RAW RECORDS:
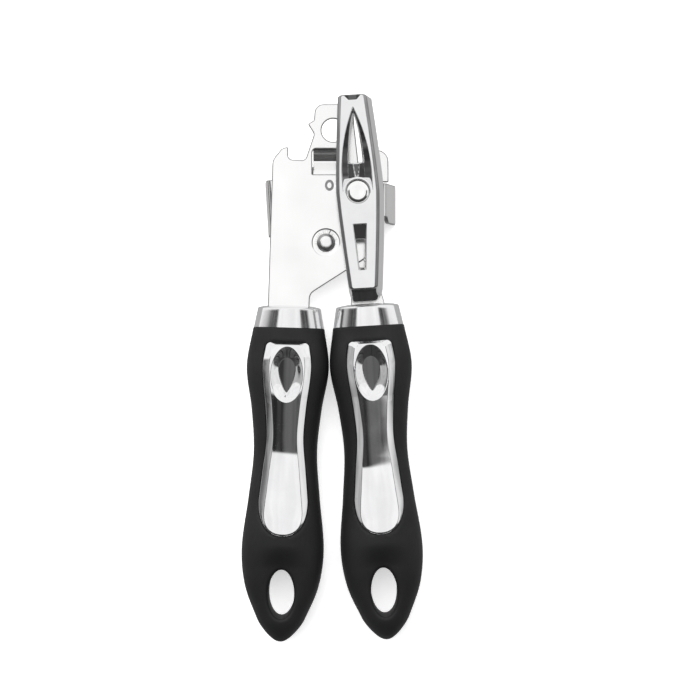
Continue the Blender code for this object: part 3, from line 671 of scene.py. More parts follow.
def grip_rows():
    """The places down the grip where its sections are drawn, closer together round the hole and tail."""
    hole_top = HOLE_PLACE - HOLE_HALF_LENGTH
    hole_end = HOLE_PLACE + HOLE_HALF_LENGTH
    near = [0.0, 0.02, 0.08, 0.2, 0.4, 0.7, 1.1, 1.6, 2.2]
    rows = list(np.linspace(0.9, hole_top - 2.4, 112))
    rows += [hole_top - n for n in reversed(near[1:])]
    rows += [hole_top + n for n in near]
    rows += list(np.linspace(hole_top + 2.9, hole_end - 2.9, 18))
    rows += [hole_end - n for n in reversed(near)]
    rows += [hole_end + n for n in (0.05, 0.2, 0.4, 0.7, 1.1, 1.6)]
    tail = np.linspace(0.0, 1.0, 20)[1:-1]
    start = hole_end + 1.6
    rows += [start + (GRIP_LENGTH - start) * math.sin(math.pi / 2 * t) for t in tail]
    return rows


def across_shares():
    """Shares of the way from the middle to the side, closer together at both ends."""
    shares = [0.0, 0.02, 0.045, 0.075, 0.11] + [0.11 + 0.89 * k / 21 for k in range(1, 22)]
    return [math.sin(math.pi / 2 * share) for share in shares]


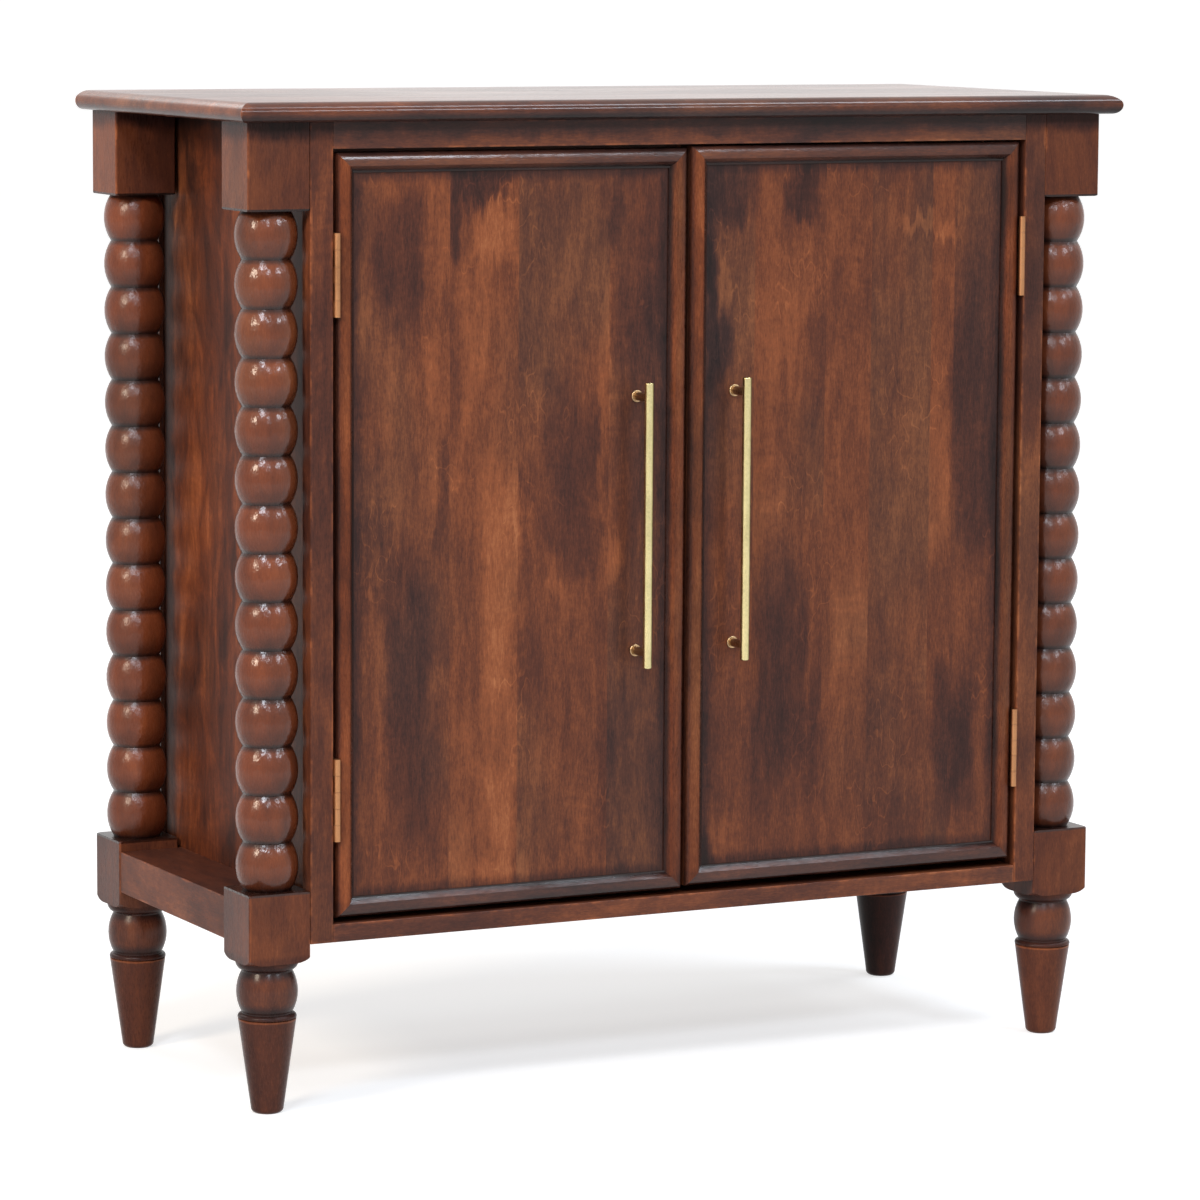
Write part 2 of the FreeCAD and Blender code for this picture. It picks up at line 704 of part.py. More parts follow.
def make_leaf(side, level, leaf, screws):
    """One leaf of a butt hinge: a plate in the gap and every second knuckle.

    A root carries each knuckle. The frame leaf's roots also turn across the gap to the pin.
    """
    label = f"{side}_{level}_hinge_{leaf}_leaf"
    low = hinge_base(side, level)
    inset = OPENING_INSET if leaf == "frame" else f"({DOOR_EDGE_INSET} - leaf_thickness)"
    x = across(side, inset, "leaf_thickness")
    pieces = [box(f"{label}_plate", x, f"{PIN_Y} + {KNUCKLE_REACH}", low,
                  "leaf_thickness", "leaf_width", "hinge_length")]
    first = 0 if leaf == "frame" else 1
    bridge = f"({PIN_INSET} - {OPENING_INSET})"
    for knuckle in range(first, int(number("knuckle_count")), 2):
        z = f"{low} + {knuckle} * ({KNUCKLE_LENGTH} + knuckle_gap)"
        pieces.append(cylinder(f"{label}_knuckle_{knuckle}", pin_x(side), PIN_Y, z,
                               "knuckle_diameter", KNUCKLE_LENGTH))
        pieces.append(box(f"{label}_root_{knuckle}", x, PIN_Y, z,
                          "leaf_thickness", KNUCKLE_REACH, KNUCKLE_LENGTH))
        if leaf == "frame":
            pieces.append(box(f"{label}_turn_{knuckle}", across(side, OPENING_INSET, bridge), PIN_Y, z,
                              bridge, "leaf_thickness", KNUCKLE_LENGTH))
    solid = join(f"{label}_solid", pieces)
    bore = "pin_diameter" if leaf == "frame" else "(pin_diameter + 2 * pin_clearance)"
    hole = cylinder(f"{label}_bore", pin_x(side), PIN_Y, f"{low} - overrun",
                    bore, "hinge_length + 2 * overrun")
    bored = cut(f"{label}_bored", solid, hole)
    return node(cut(f"{label}_drilled", bored, screws), label)


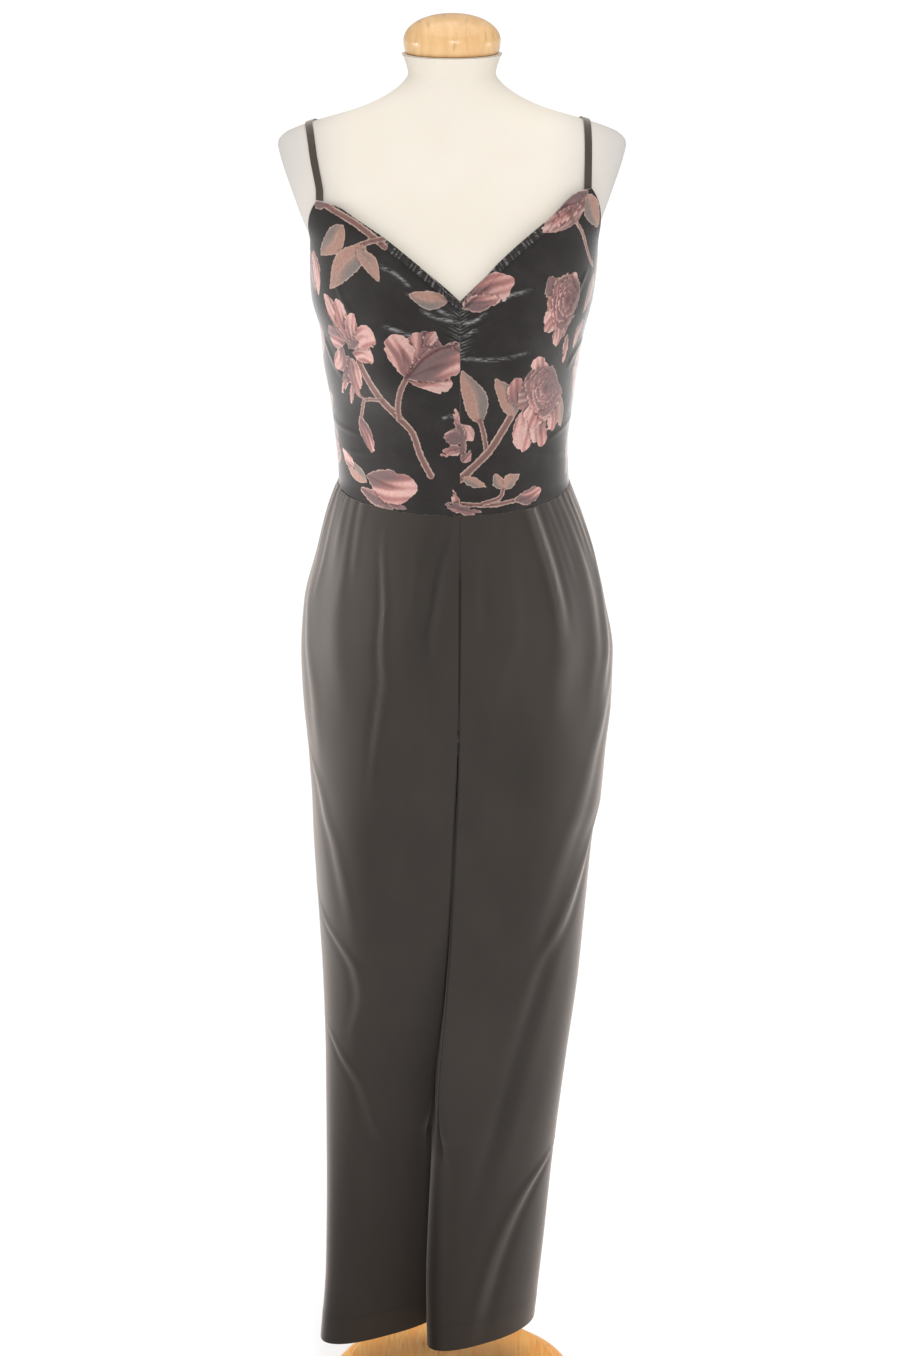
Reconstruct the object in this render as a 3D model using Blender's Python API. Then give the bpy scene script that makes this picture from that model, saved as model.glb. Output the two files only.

STATED GOAL: Restate the data above word for word, please.

SOLUTION TO THE PROBLEM:
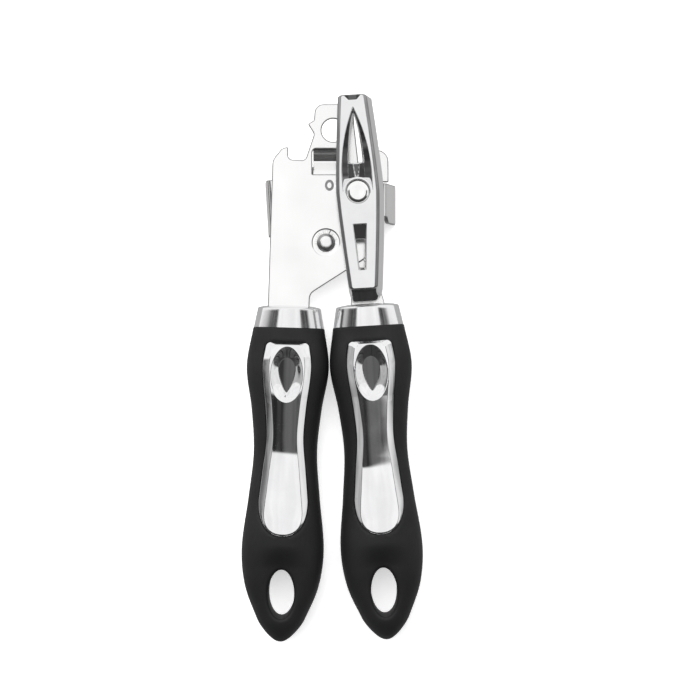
Continue the Blender code for this object: part 3, from line 671 of scene.py. More parts follow.
def grip_rows():
    """The places down the grip where its sections are drawn, closer together round the hole and tail."""
    hole_top = HOLE_PLACE - HOLE_HALF_LENGTH
    hole_end = HOLE_PLACE + HOLE_HALF_LENGTH
    near = [0.0, 0.02, 0.08, 0.2, 0.4, 0.7, 1.1, 1.6, 2.2]
    rows = list(np.linspace(0.9, hole_top - 2.4, 112))
    rows += [hole_top - n for n in reversed(near[1:])]
    rows += [hole_top + n for n in near]
    rows += list(np.linspace(hole_top + 2.9, hole_end - 2.9, 18))
    rows += [hole_end - n for n in reversed(near)]
    rows += [hole_end + n for n in (0.05, 0.2, 0.4, 0.7, 1.1, 1.6)]
    tail = np.linspace(0.0, 1.0, 20)[1:-1]
    start = hole_end + 1.6
    rows += [start + (GRIP_LENGTH - start) * math.sin(math.pi / 2 * t) for t in tail]
    return rows


def across_shares():
    """Shares of the way from the middle to the side, closer together at both ends."""
    shares = [0.0, 0.02, 0.045, 0.075, 0.11] + [0.11 + 0.89 * k / 21 for k in range(1, 22)]
    return [math.sin(math.pi / 2 * share) for share in shares]


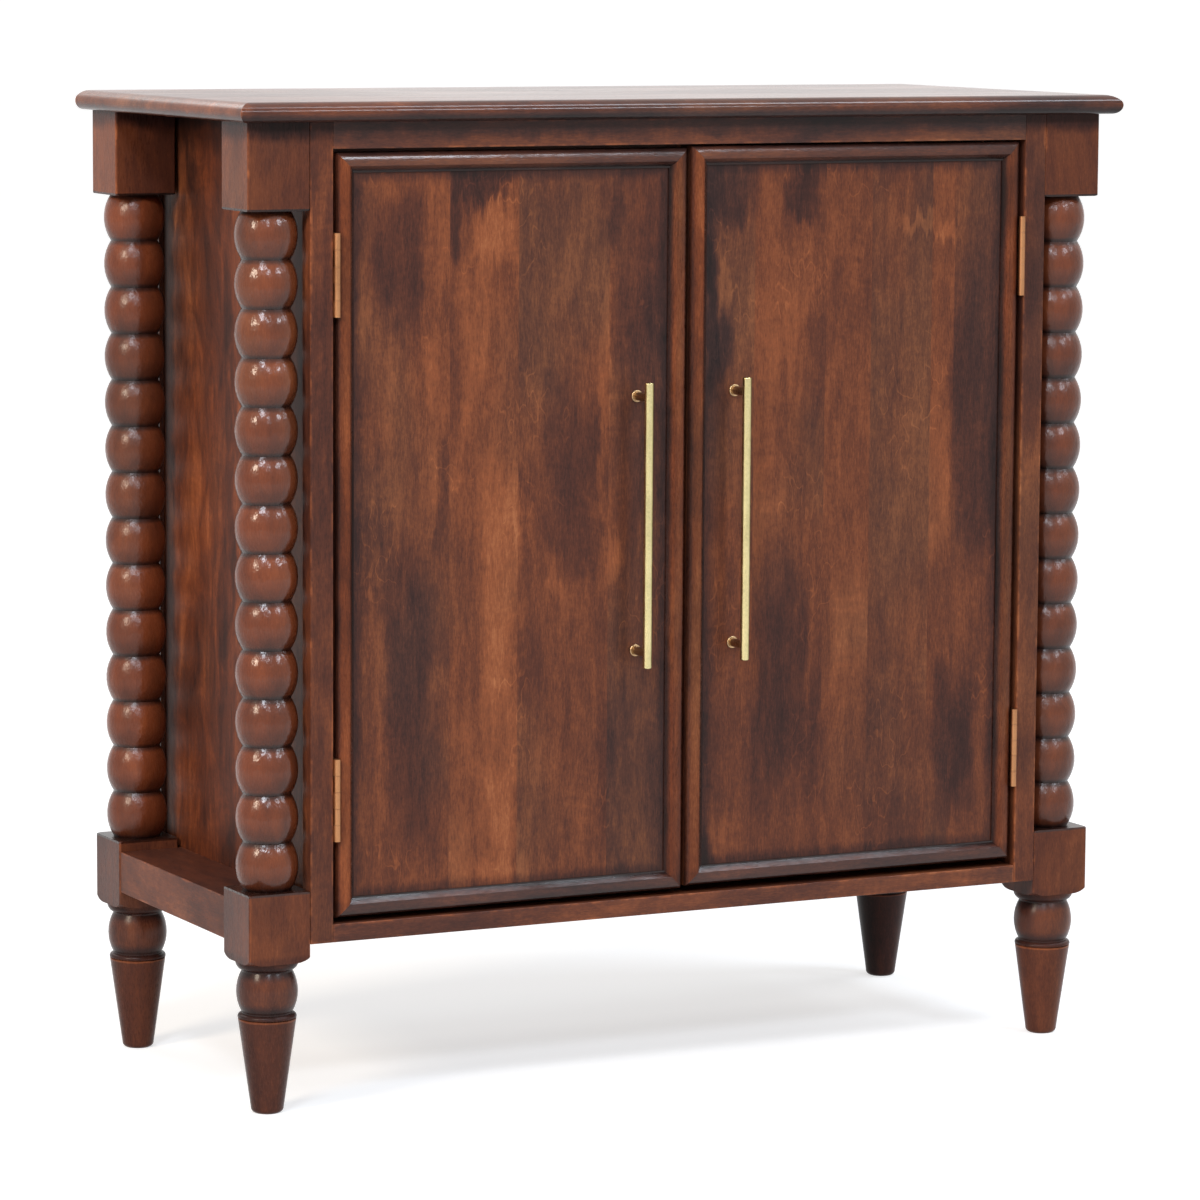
Write part 2 of the FreeCAD and Blender code for this picture. It picks up at line 704 of part.py. More parts follow.
def make_leaf(side, level, leaf, screws):
    """One leaf of a butt hinge: a plate in the gap and every second knuckle.

    A root carries each knuckle. The frame leaf's roots also turn across the gap to the pin.
    """
    label = f"{side}_{level}_hinge_{leaf}_leaf"
    low = hinge_base(side, level)
    inset = OPENING_INSET if leaf == "frame" else f"({DOOR_EDGE_INSET} - leaf_thickness)"
    x = across(side, inset, "leaf_thickness")
    pieces = [box(f"{label}_plate", x, f"{PIN_Y} + {KNUCKLE_REACH}", low,
                  "leaf_thickness", "leaf_width", "hinge_length")]
    first = 0 if leaf == "frame" else 1
    bridge = f"({PIN_INSET} - {OPENING_INSET})"
    for knuckle in range(first, int(number("knuckle_count")), 2):
        z = f"{low} + {knuckle} * ({KNUCKLE_LENGTH} + knuckle_gap)"
        pieces.append(cylinder(f"{label}_knuckle_{knuckle}", pin_x(side), PIN_Y, z,
                               "knuckle_diameter", KNUCKLE_LENGTH))
        pieces.append(box(f"{label}_root_{knuckle}", x, PIN_Y, z,
                          "leaf_thickness", KNUCKLE_REACH, KNUCKLE_LENGTH))
        if leaf == "frame":
            pieces.append(box(f"{label}_turn_{knuckle}", across(side, OPENING_INSET, bridge), PIN_Y, z,
                              bridge, "leaf_thickness", KNUCKLE_LENGTH))
    solid = join(f"{label}_solid", pieces)
    bore = "pin_diameter" if leaf == "frame" else "(pin_diameter + 2 * pin_clearance)"
    hole = cylinder(f"{label}_bore", pin_x(side), PIN_Y, f"{low} - overrun",
                    bore, "hinge_length + 2 * overrun")
    bored = cut(f"{label}_bored", solid, hole)
    return node(cut(f"{label}_drilled", bored, screws), label)


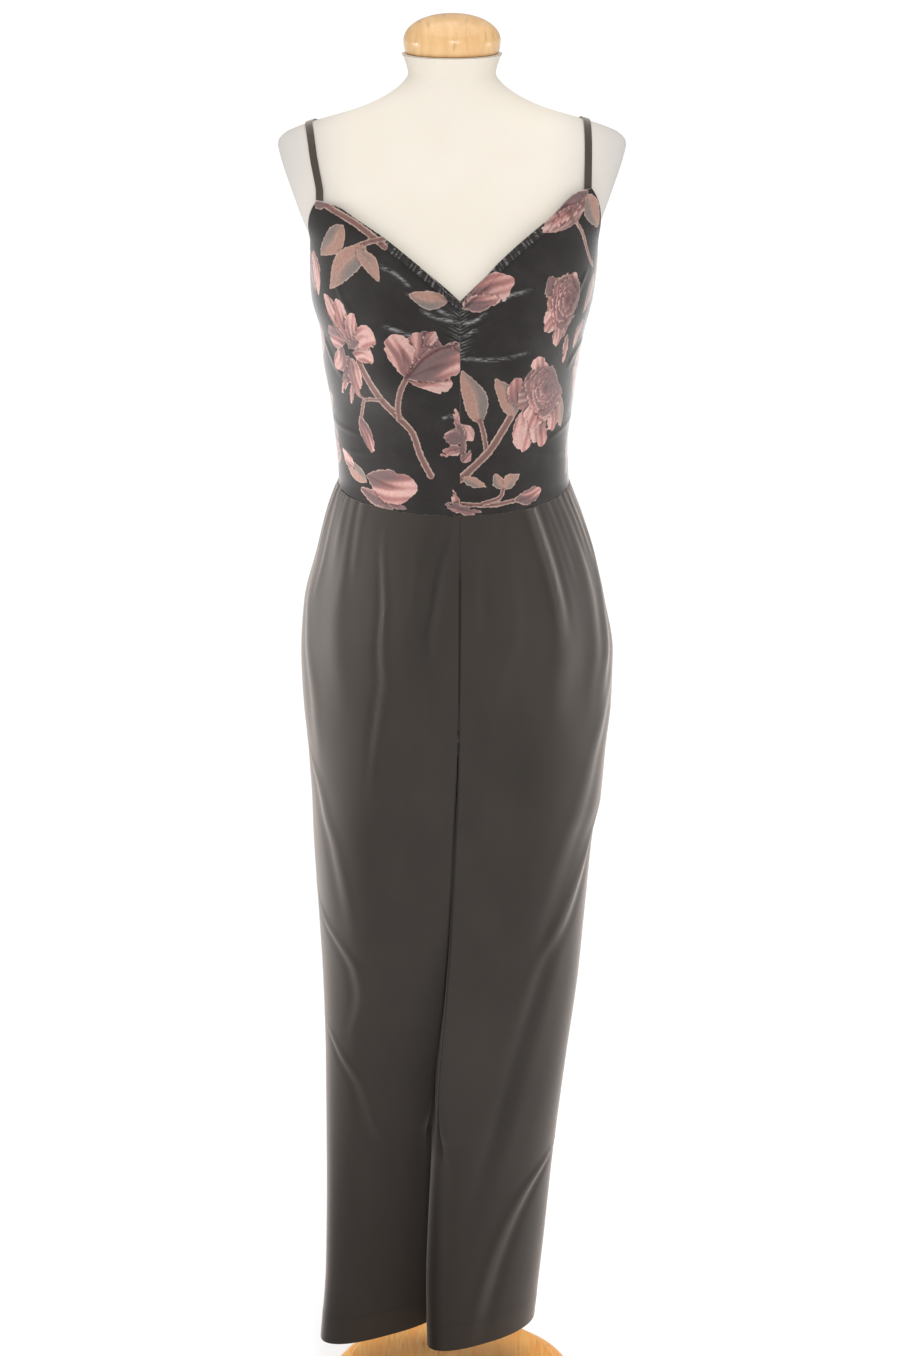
Reconstruct the object in this render as a 3D model using Blender's Python API. Then give the bpy scene script that makes this picture from that model, saved as model.glb. Output the two files only.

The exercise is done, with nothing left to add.